Namecoin and Tor as a Public Key Infrastructure
- Track: Decentralized Internet and Privacy
- Room: UD2.218A
- Day: Sunday
- Start: 11:45
- End: 12:15
- Video only: ud2218a
- Chat: Join the conversation!
Public certificate authorities in TLS are a security liability from both a censorship and MITM perspective. Conceptually, DNSSEC's idea of tying PKI to domain names should be a better replacement -- except that in the DNS, relying on the names means trusting the registrars, registries, and ICANN. But what if we had self-authenticating domain names? Could we build a PKI on top of those? Could such a PKI work with unmodified mainstream web browsers like Chromium, Firefox, and Tor Browser?

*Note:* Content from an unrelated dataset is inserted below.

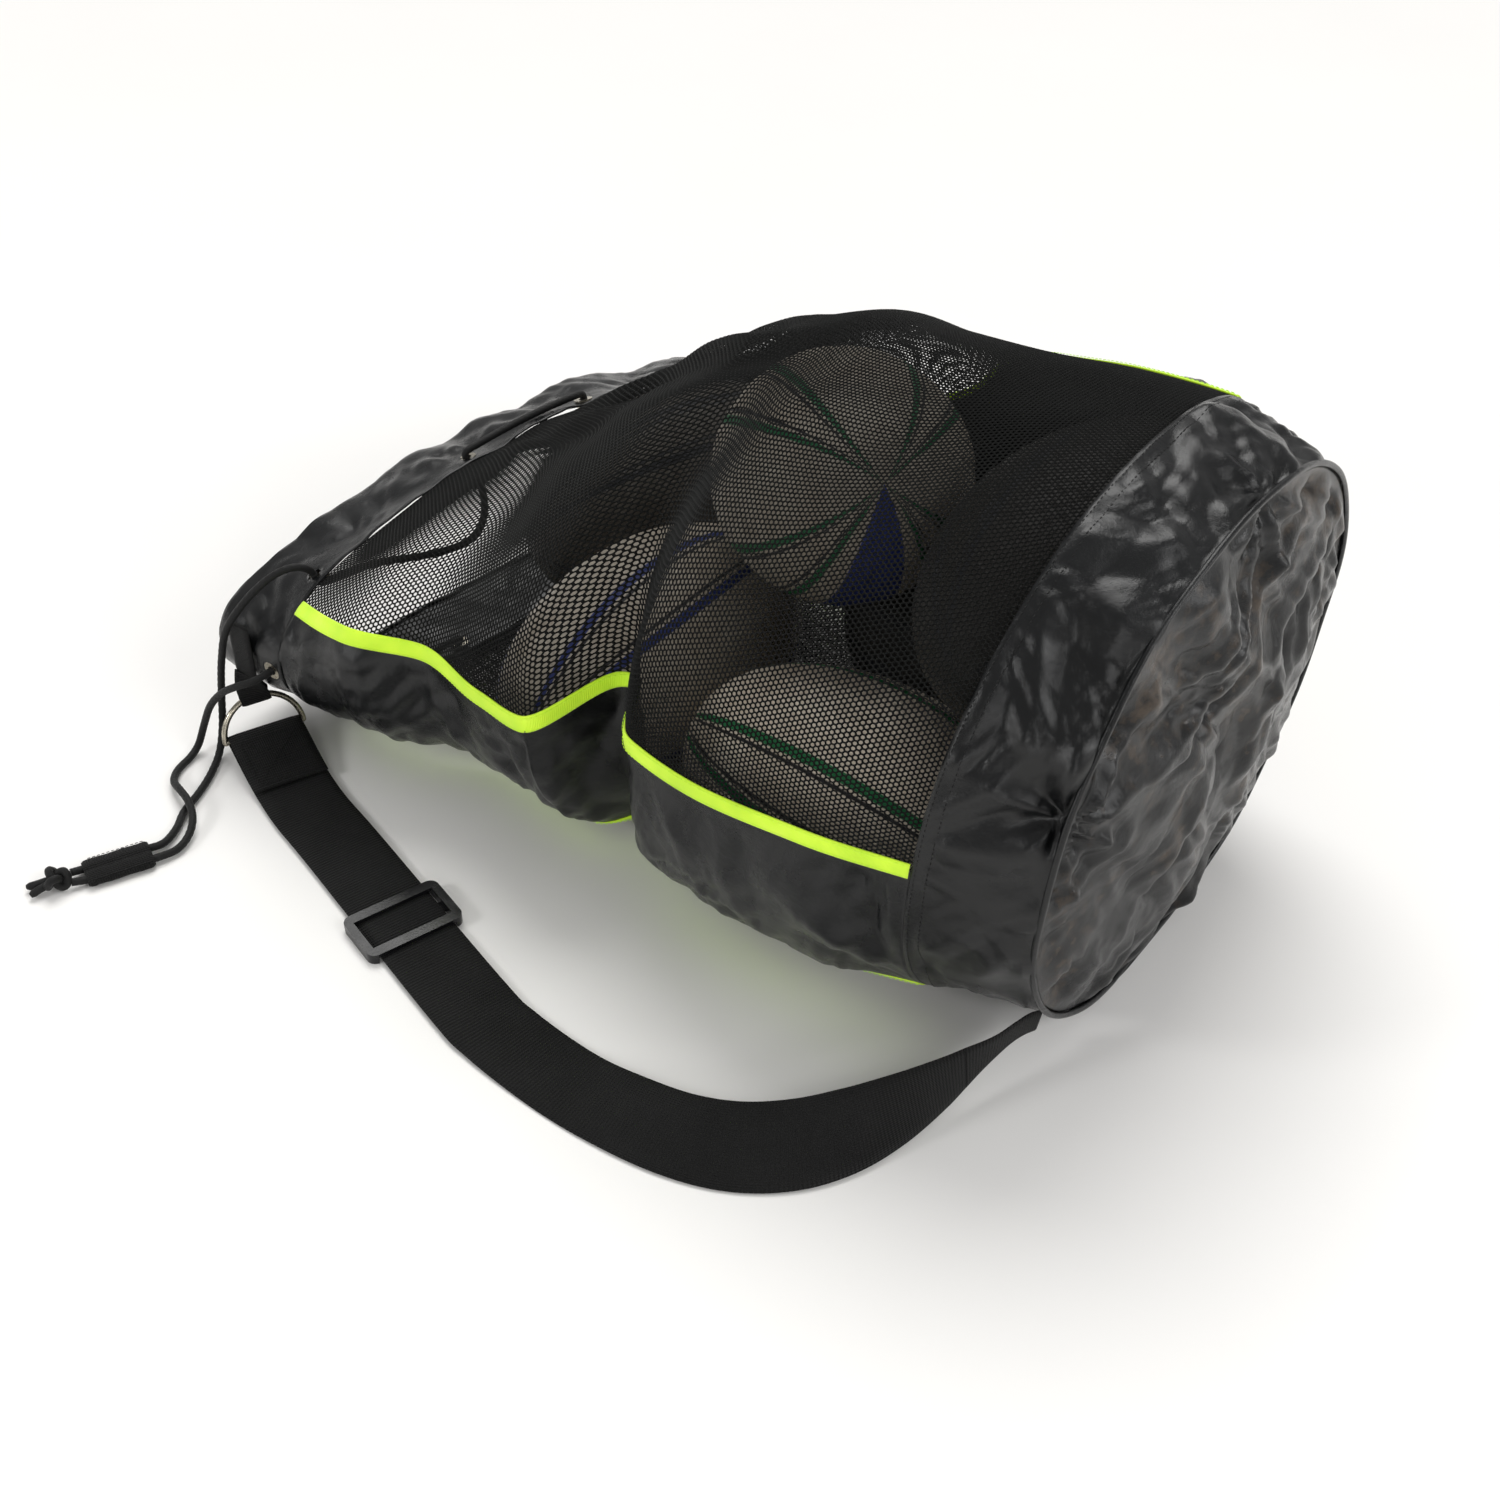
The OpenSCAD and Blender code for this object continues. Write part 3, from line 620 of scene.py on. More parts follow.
def nylon_material(name, dirt=0.0, base=(0.0035, 0.0038, 0.0042)):
    k = Nodes(name)
    c = k.coords()
    warp = k.tex("ShaderNodeTexNoise", c, 22, Detail=3.0)
    moved = k.add("ShaderNodeVectorMath", operation="MULTIPLY_ADD")
    k.link(warp.outputs["Color"], moved.inputs[0])
    moved.inputs[1].default_value = (0.03, 0.03, 0.03)
    k.link(c, moved.inputs[2])
    a = k.tex("ShaderNodeTexNoise", moved.outputs[0], 11, Detail=3.0, Roughness=0.45, Lacunarity=2.3)
    a.noise_type = "RIDGED_MULTIFRACTAL"
    fine = k.tex("ShaderNodeTexNoise", c, 130, Detail=5.0, Roughness=0.55)
    weave = k.tex("ShaderNodeTexNoise", k.mapped(c, (1, 1, 3)), 1500, Detail=1.0)
    n1 = k.bump(a.outputs["Fac"], 0.0025, 0.22)
    n2 = k.bump(fine.outputs["Fac"], 0.0016, 0.3, n1)
    n3 = k.bump(weave.outputs["Fac"], 0.0003, 0.4, n2)
    tone = k.tex("ShaderNodeTexNoise", c, 9, Detail=5.0, Roughness=0.65)
    dark = tuple(x * 0.7 for x in base)
    lighter = tuple(x * 1.9 for x in base)
    col = k.ramp(tone.outputs["Fac"], ((0.3, dark), (0.7, lighter)))
    if dirt:
        spot = k.tex("ShaderNodeTexNoise", c, 13, Detail=7.0, Roughness=0.7)
        grain = k.tex("ShaderNodeTexNoise", c, 150, Detail=3.0)
        mask = k.ramp(k.math("MULTIPLY", spot.outputs["Fac"], k.math("ADD", grain.outputs["Fac"], 0.55)),
                      ((0.56, (0, 0, 0)), (0.76, (dirt, dirt, dirt))))
        col = k.mix(mask, col, (0.075, 0.05, 0.03))
    rough = k.ramp(tone.outputs["Fac"], ((0.25, (0.2, 0.2, 0.2)), (0.75, (0.33, 0.33, 0.33))))
    return k.done(col, n3, rough, Specular_IOR_Level=0.36)


def grained(name, patches, grain, dark, light, relief, rough, top=0.7, **sockets):
    """A material in two tones with a fine grain; patches and grain are each a scale and a detail."""
    k = Nodes(name)
    c = k.coords()
    t = k.tex("ShaderNodeTexNoise", c, patches[0], Detail=patches[1])
    f = k.tex("ShaderNodeTexNoise", c, grain[0], Detail=grain[1])
    col = k.ramp(t.outputs["Fac"], ((0.3, dark), (top, light)))
    if isinstance(rough, tuple):
        rough = k.ramp(t.outputs["Fac"], ((0.3, (rough[0],) * 3), (0.7, (rough[1],) * 3)))
    return k.done(col, k.bump(f.outputs["Fac"], *relief), rough, **sockets)


def tape_material():
    k = Nodes("neon_tape")
    uv = k.coords(True)
    c = k.coords()
    w = k.tex("ShaderNodeTexWave", uv, 420, Distortion=0.5)
    t = k.tex("ShaderNodeTexNoise", c, 40, Detail=5.0)
    col = k.ramp(t.outputs["Fac"], ((0.25, (0.50, 0.80, 0.015)), (0.6, (0.66, 0.98, 0.03)),
                                    (0.85, (0.74, 1.0, 0.07))))
    # The tape's colour is also fed to emission: painted light, a glow on top of its lit colour.
    k.link(col, k.bsdf.inputs["Emission Color"])
    ribs = k.bump(w.outputs["Fac"], 0.0003, 0.6)
    return k.done(col, ribs, 0.6, Emission_Strength=0.14, Sheen_Weight=0.15)


def webbing_material(name, ribs=900.0, tone=0.005):
    k = Nodes(name)
    uv = k.coords(True)
    c = k.coords()
    across = k.tex("ShaderNodeTexWave", uv, ribs / 6.28)
    along = k.tex("ShaderNodeTexWave", uv, 1400 / 6.28)
    along.bands_direction = "Y"
    h = k.math("ADD", across.outputs["Fac"], k.math("MULTIPLY", along.outputs["Fac"], 0.6))
    fuzz = k.tex("ShaderNodeTexNoise", c, 1800, Detail=2.0)
    n1 = k.bump(h, 0.0009, 0.8)
    n2 = k.bump(fuzz.outputs["Fac"], 0.0003, 0.5, n1)
    t = k.tex("ShaderNodeTexNoise", c, 25, Detail=4.0)
    col = k.ramp(t.outputs["Fac"], ((0.3, (tone * 0.7,) * 3), (0.75, (tone * 1.8,) * 3)))
    return k.done(col, n2, 0.62, Specular_IOR_Level=0.2, Sheen_Weight=0.03)


def metal_material():
    k = Nodes("nickel_plate")
    c = k.coords()
    f = k.tex("ShaderNodeTexNoise", c, 500, Detail=4.0)
    t = k.tex("ShaderNodeTexNoise", c, 90, Detail=5.0)
    col = k.ramp(t.outputs["Fac"], ((0.3, (0.30, 0.27, 0.21)), (0.7, (0.56, 0.52, 0.43))))
    rough = k.ramp(f.outputs["Fac"], ((0.3, (0.2, 0.2, 0.2)), (0.8, (0.42, 0.42, 0.42))))
    return k.done(col, k.bump(f.outputs["Fac"], 0.0002, 0.3), rough, Metallic=1.0)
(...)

We've done exactly that. Namecoin (a blockchain naming system providing the .bit TLD) and Tor (an anonymity network providing the .onion TLD) provide the self-authenticating domain names. This talk covers how we made the PKI. Topics to be discussed include:
- Why public certificate authorities are dangerous.

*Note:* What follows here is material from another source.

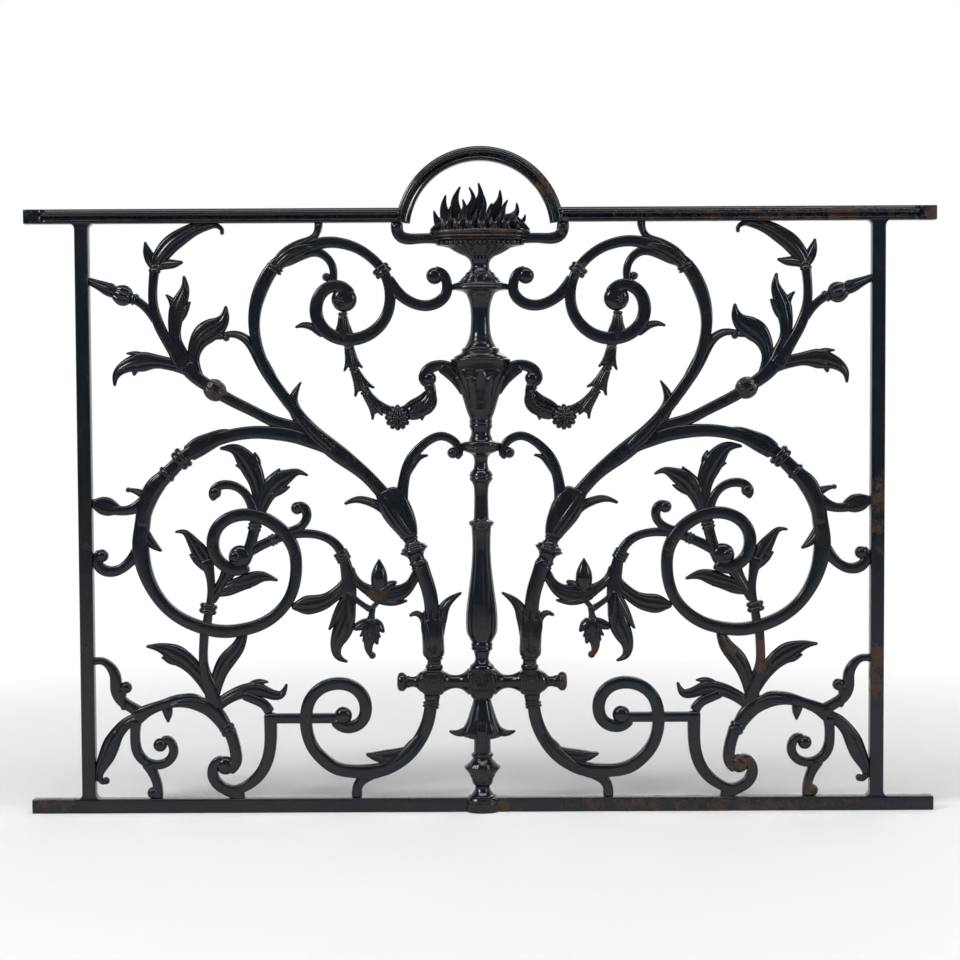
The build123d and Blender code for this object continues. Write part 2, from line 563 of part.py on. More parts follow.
corner_spray_left = join(
    [
        bar([(-486, 136), (-468, 145.5), (-449, 152.5), (-430, 157.5), (-411, 157.5), (-393, 151.5), (-376, 141),
             (-361.5, 121.5)], (25, 17, 14, 18, 21, 21, 23, 18)),
        leaf([(-443, 150), (-443, 140), (-442, 128)], (18, 12, 2)),
        bar([(-486.5, 130), (-488.5, 106), (-485.5, 86.5), (-475.5, 73), (-460.5, 67.5), (-445.5, 70.5),
             (-436, 80.5), (-435.5, 94), (-445.5, 102.5)], (18, 14, 14, 15, 14.5, 13.5, 13.5, 13.5, 13),
            branch_depth),
        eye(-454, 95.5, 9.3),
        bar([(-469, 69), (-462, 52), (-457.5, 36), (-457.5, 19)], (20, 14, 13, 15), branch_depth),
        eye(-464, 27.7, 8),
        bar([(-480, 140), (-493, 149), (-506.5, 158.5), (-514, 174), (-515, 192), (-521.5, 206), (-533, 214.5),
             (-546, 214)], (20, 15, 15.5, 16.5, 16.5, 14, 10, 11), branch_depth),
        eye(-500.5, 177, 8.3),
        bar([(-501, 150), (-506, 163), (-503, 176)], (13, 10, 12), branch_depth),
        leaf([(-484, 133), (-500, 126.5), (-513, 113), (-522, 97), (-529.5, 79), (-538.5, 60), (-541, 45)],
             (17, 16, 18, 24, 23, 16, 9)),
        bar([(-538.5, 52), (-537, 45), (-532, 42.5)], (9, 8, 7), 9),
        eye(-530.5, 45, 5, 12),
        bar([(-378, 155), (-382, 178), (-389.5, 202), (-391, 228), (-389, 258)], (22, 20, 13, 12.5, 13.5),
            branch_depth),
        leaf([(-382, 172), (-396.5, 194.5), (-413, 212.5), (-433, 225), (-452, 233), (-470, 234.5)],
             (19, 20, 23, 29, 14, 4)),
        leaf([(-377, 163), (-371.5, 189), (-363.5, 208), (-351, 224), (-339.5, 236.5), (-334, 252)],
             (16, 17, 23, 24, 16, 14)),
        leaf([(-372, 148), (-354, 162), (-334, 172), (-314, 173), (-297.5, 166), (-284, 165.5), (-275.5, 180.5)],
             (16, 17, 20, 20, 14, 12, 4)),
        bar([(-334, 165), (-319, 159), (-306, 152), (-299, 142)], (13, 13.5, 14, 15), branch_depth),
    ],
    [foot_scroll_left, great_scroll_left, stile_left.part, bottom_rail.part],
)

left_side = {
    "top_rail": top_rail_left.part,
    "stile": stile_left.part,
    "bowl_bracket": bowl_bracket_left,
    "cross_arm": cross_arm_left,
    "trunk": trunk_left,
    "upper_scroll": upper_scroll_left,
    "urn_scroll": urn_scroll_left,
    "great_scroll": great_scroll_left,
    "upper_branch": upper_branch_left,
    "spiral_spray": spiral_spray_left,
    "flower_cluster": flower_cluster_left,
    "garland": garland_left,
    "lower_scroll": lower_scroll_left,
    "foot_scroll": foot_scroll_left,
    "corner_spray": corner_spray_left,
}
nodes = {
    "bottom_rail": bottom_rail.part,
    "arch_rail": arch_rail.part,
    "foot_collar": foot_collar,
    "turned_foot": turned_foot,
    "leaf_skirt": leaf_skirt,
    "centre_boss": centre_boss,
    "baluster_bead": baluster_bead,
    "baluster": baluster,
    "baluster_neck": baluster_neck,
    "vase_foot": vase_foot,
    "leaf_vase": leaf_vase,
    "vase_cover": vase_cover,
    "upper_shaft": upper_shaft,
    "bowl_pedestal": bowl_pedestal,
    "flame_bowl": flame_bowl,
    "flames": flames,
}

for name, piece in left_side.items():
    with BuildPart() as twin:
        mirror(piece, about=Plane.YZ)
    nodes[name + "_left"] = piece
    nodes[name + "_right"] = twin.part

for name, piece in nodes.items():
    piece.label = name
    export_step(piece, "parts/" + name + ".step")
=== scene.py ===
from math import ceil, cos, pi, radians, sin

import bmesh
import bpy
import numpy as np
from bpy.props import FloatProperty, FloatVectorProperty, PointerProperty
from mathutils import Euler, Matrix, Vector


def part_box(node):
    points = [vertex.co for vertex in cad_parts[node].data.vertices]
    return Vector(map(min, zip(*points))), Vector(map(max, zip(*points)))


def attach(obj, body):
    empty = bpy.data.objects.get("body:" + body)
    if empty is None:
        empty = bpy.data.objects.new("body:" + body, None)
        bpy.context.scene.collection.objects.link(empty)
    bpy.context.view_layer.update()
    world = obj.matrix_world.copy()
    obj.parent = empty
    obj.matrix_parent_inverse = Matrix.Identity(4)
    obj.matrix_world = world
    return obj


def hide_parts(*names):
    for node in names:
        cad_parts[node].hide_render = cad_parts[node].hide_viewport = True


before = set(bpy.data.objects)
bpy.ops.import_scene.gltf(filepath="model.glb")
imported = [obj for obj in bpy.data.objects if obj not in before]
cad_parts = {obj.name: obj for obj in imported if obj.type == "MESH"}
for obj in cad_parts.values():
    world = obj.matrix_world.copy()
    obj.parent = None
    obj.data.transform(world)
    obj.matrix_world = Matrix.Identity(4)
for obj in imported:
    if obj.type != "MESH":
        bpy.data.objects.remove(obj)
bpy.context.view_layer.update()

bl_info = {
    "name": "Cast Iron Railing Panel",
    "version": (1, 0, 0),
    "blender": (4, 5, 0),
    "location": "View3D > Sidebar > Railing",
    "description": "Dresses the solids of an ornate cast iron railing panel with its full ornament",
    "category": "Add Mesh",
}

# The ornament is drawn in millimetres on a layout grid: x along the rails from the centre line,
# z up from the underside of the bottom rail. The frame's own boxes say where the grid lies.
MM = 0.001
LAYOUT_RAIL_HALF = 633.0
LAYOUT_FLOOR = 20.0
LAYOUT_TOP = 825.5
RAIL_HALF = -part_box("top_rail_left")[0][0]
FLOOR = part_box("bottom_rail")[1][2]
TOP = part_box("top_rail_left")[0][2]
RAIL_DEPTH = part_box("bottom_rail")[1][1] * 2 / MM
RAIL_HEIGHT = (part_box("top_rail_left")[1][2] - TOP) / MM

# Mesh faces round each kind of section and round each petal, and steps along a boss, a bead and a leaf
BAR_AROUND = 16
LEAF_AROUND = 32
SHEATH_AROUND = 36
RING_AROUND = 32
PLAIN_BOSS_AROUND = 28
PETAL_AROUND = 6
BOSS_STEPS = 19
BEAD_STEPS = 6
LEAF_STATIONS = 41

# The ends of a bar or leaf are rounded over END_ROUND of the width, where END_WIDEST is the most
# width that counts and END_SHORTEST the least length. The tip stands END_TIP of the way into the
# rounding. Extra rings stand at END_RINGS of END_REACH, or of END_LONGEST_SHARE of a short bar
END_ROUND = 0.45
END_WIDEST = 7.0
END_SHORTEST = 0.5
END_TIP = 0.02
END_REACH = 4.0
END_LONGEST_SHARE = 0.2
END_RINGS = np.array([0.0, 0.04, 0.16, 0.45])

# Overlapping bars differ in depth by this many millimetres, in steps that repeat after four shells
APART = 0.35
APART_EVERY = 4

# Turned pieces are flattened front to back: beyond ROUND_LIMIT only FLATTENED of the radius counts,
# and TRIM_FLATTENED of the height of beads and ribs
ROUND_LIMIT = 20.0
FLATTENED = 0.2
TRIM_FLATTENED = 0.9
SMALLEST_RADIUS = 0.05

# Ribs and leaves round a turned piece fade out over this many millimetres, and are sunk into it
# by this share of their own height
RIB_FADE = 4.0
RIB_SUNK = 0.6
LEAF_FADE = 2.0
LEAF_SUNK = 0.35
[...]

- Prior work on using DNS as a PKI (and why it's less useful for us than you might think).
- How we creatively used API's to get mainstream TLS implementations to use Namecoin to validate TLS certificates.
- Why you might want to use TLS with Tor onion services (and why onion service encryption might not be as secure as you think).
- How we generalized Namecoin TLS to work with Tor onion services.
- How we made TLS implementations that don't support Ed25519 work anyway with Tor onion services (which rely on Ed25519).
- How we can use TLS with Namecoin without putting a TLSA record on the blockchain (for better scalability).
- How Namecoin's smart contract functionality (allowing multisig and timelocks to control updating a name) interacts with PKI use cases.
- How we generalized Namecoin and Tor PKI to work with non-TLS protocols.
- How revocations can be handled securely.
- How we ensured anonymity (including Tor stream isolation) despite TLS implementations not providing API's for this.